16.   Finalize – Tweak any additional items on the drawing, filling in parameters, etc.


If you try to follow these steps in this order, you will be more efficient in creating drawings, as well as adapting to changes to your model in the meantime.  In the rest of this lesson, and additional lessons coming up, we will go through these steps in more detail.




A Drawing Format is another Pro/ENGINEER object type (.frm) that typically defines the borders and tables in the drawing.  Typically, these are created by system administrators, and maintained by the same individuals.  Most users only apply already created company formats to their drawings.  The creation and maintenance of drawing formats is not covered in this training guide – only how to apply/change the applied format on the drawing.


A Drawing Template is an actual drawing file that contains a format, an associated drawing setup file, and some pre-defined information (such as pre-defined views, notes, tables, symbols, etc.).  These are designed to help automate the creation of drawings further, but can cause problems if the company doesn’t always follow the same rules for creating drawings from one product to the next.  For the purpose of this training guide, we will not go into further detail about templates.  We will learn how to do everything from scratch.

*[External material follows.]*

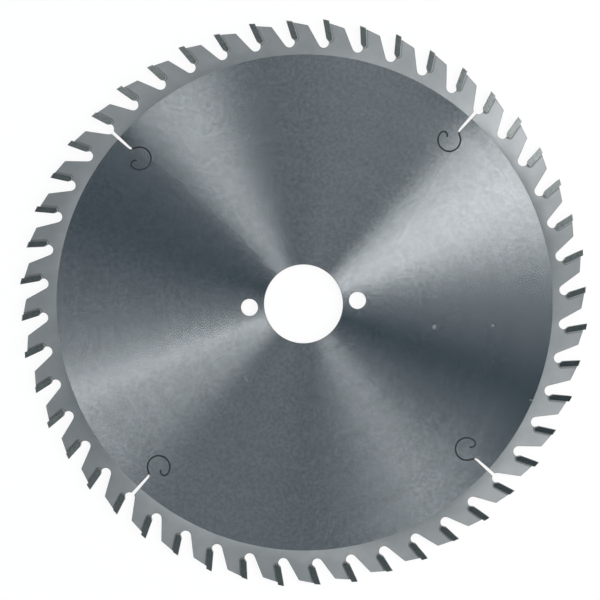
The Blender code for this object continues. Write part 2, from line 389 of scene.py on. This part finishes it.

A Drawing Setup File is a configuration file that controls the look and feel of the drawing.  It defines such things as the drawing units, the text heights, the line and arrow styles, the format for dimensions, symbols, tolerances, gtols, etc.  These files are typically created by system administrators and applied by the users.  We will not go into detail on how to create one of these files, nor will we go through the myriad of options controlled in these files.  Suffice it to say that our company has a pre-defined set of files that are based on industry standards (ASME Y14).




Drawings are critical to the release of products, but the creation of drawings doesn’t have to be a time-consuming and confusing process.  By following the typical steps to creating a drawing, users can be confident in the quality of their drawings, and be happy with the methods for creating these drawings.